>> Start Raw data

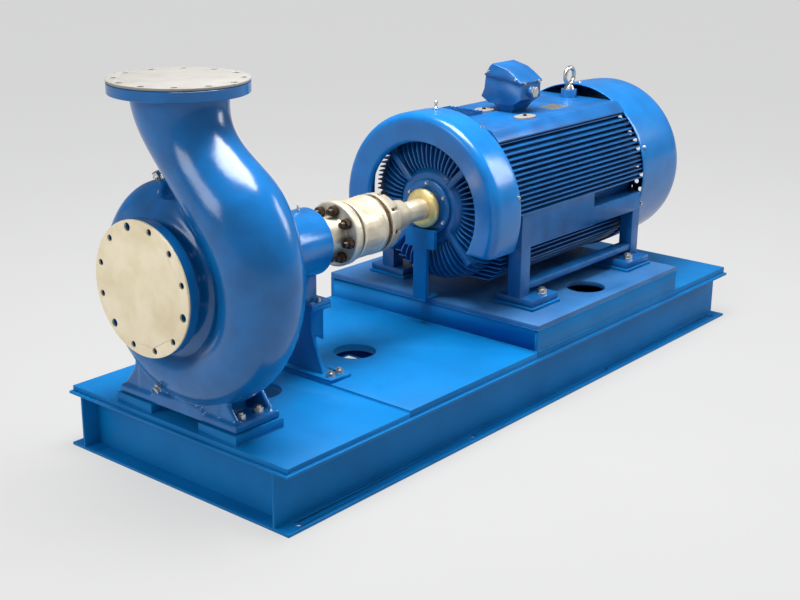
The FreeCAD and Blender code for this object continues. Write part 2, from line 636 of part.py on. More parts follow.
# ---- motor --------------------------------------------------------------------------------
def motor_shaft():
    """Stepped shaft: coupling end, journals, core seat and fan seat."""
    drive, rear = MOTOR_BEARING_XS
    shaft = turned([(MOTOR_HUB_FLANGE_X[0] + 4, 0), (MOTOR_HUB_FLANGE_X[0] + 4, MOTOR_SHAFT_R),
                    (drive - 45, MOTOR_SHAFT_R), (drive - 45, JOURNAL_R), (CORE_X0 - 70, JOURNAL_R),
                    (CORE_X0 - 70, 60), (CORE_X1 + 70, 60), (CORE_X1 + 70, JOURNAL_R),
                    (rear + 31, JOURNAL_R), (rear + 31, 38), (rear + 215, 38), (rear + 215, 0)])
    return shaft.cut(motor_hub_key())


def level_fin(z, widest):
    half = min(widest, math.sqrt(FIN_TIP_R ** 2 - (z - SHAFT_Z) ** 2))
    return block(FRAME_X0, FRAME_X1, -half, half, z - FIN_T / 2, z + FIN_T / 2)


def motor_frame():
    """Finned frame: tube, level side fins, sloping shoulders and flat roof."""
    tube = disc_x(FRAME_X0, FRAME_X1, FRAME_R)
    shoulder = FIN_TOP_Z + 9
    right = [(ROOF_HALF_W - 8, ROOF_TOP), (ROOF_HALF_W, ROOF_TOP - 4), (248, shoulder + 5),
             (248, shoulder), (190, shoulder), (185, shoulder - 60), (165, shoulder - 60),
             (165, ROOF_TOP - 20)]
    roof = prism_x(right + [(-y, z) for y, z in reversed(right)], FRAME_X0, FRAME_X1)
    fins = []
    for i in range(FIN_COUNT):
        z = FIN_TOP_Z - FIN_PITCH * i
        fins.append(level_fin(z, FIN_TIP_R))
    z = RAIL_Z[0] - 12
    while z > SHAFT_Z - FRAME_R + 4:
        fins.append(level_fin(z, LOW_FIN_HALF_W))
        z -= FIN_PITCH
    body = tube.fuse([roof] + fins)
    eye_pad = disc_z(ROOF_TOP - 1, EYE_PAD_TOP, 34, EYE_X, 0)
    body = body.fuse(eye_pad)
    eye_hole = disc_z(EYE_PAD_TOP - 40, EYE_PAD_TOP + 1, 10.2, EYE_X, 0)
    return body.cut([disc_x(FRAME_X0 - 1, FRAME_X1 + 1, FRAME_BORE_R), eye_hole])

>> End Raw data

_What is needed:_
Repeat exactly, please, each line from the beginning of the data through the line with "return block(FRAME_X0, FRAME_X1, -half, half, z" in it, and only those lines.

_Completed exercise:_
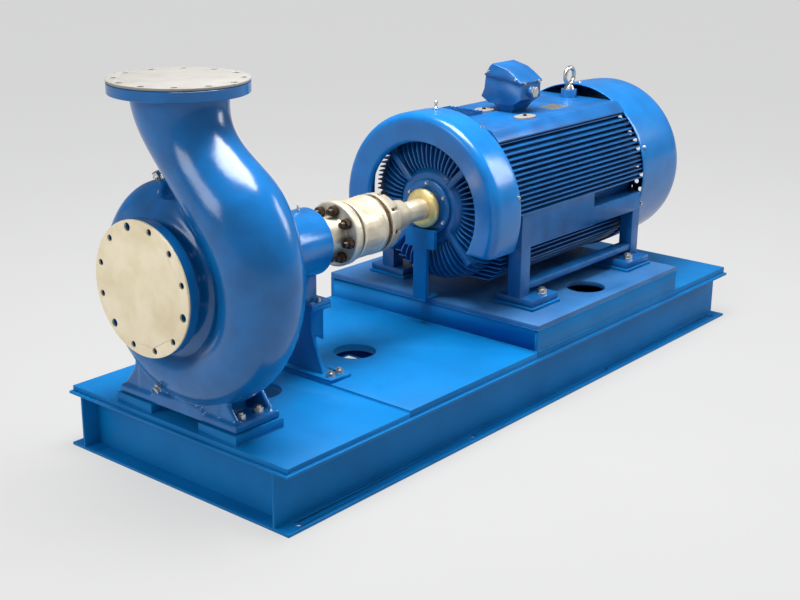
The FreeCAD and Blender code for this object continues. Write part 2, from line 636 of part.py on. More parts follow.
# ---- motor --------------------------------------------------------------------------------
def motor_shaft():
    """Stepped shaft: coupling end, journals, core seat and fan seat."""
    drive, rear = MOTOR_BEARING_XS
    shaft = turned([(MOTOR_HUB_FLANGE_X[0] + 4, 0), (MOTOR_HUB_FLANGE_X[0] + 4, MOTOR_SHAFT_R),
                    (drive - 45, MOTOR_SHAFT_R), (drive - 45, JOURNAL_R), (CORE_X0 - 70, JOURNAL_R),
                    (CORE_X0 - 70, 60), (CORE_X1 + 70, 60), (CORE_X1 + 70, JOURNAL_R),
                    (rear + 31, JOURNAL_R), (rear + 31, 38), (rear + 215, 38), (rear + 215, 0)])
    return shaft.cut(motor_hub_key())


def level_fin(z, widest):
    half = min(widest, math.sqrt(FIN_TIP_R ** 2 - (z - SHAFT_Z) ** 2))
    return block(FRAME_X0, FRAME_X1, -half, half, z - FIN_T / 2, z + FIN_T / 2)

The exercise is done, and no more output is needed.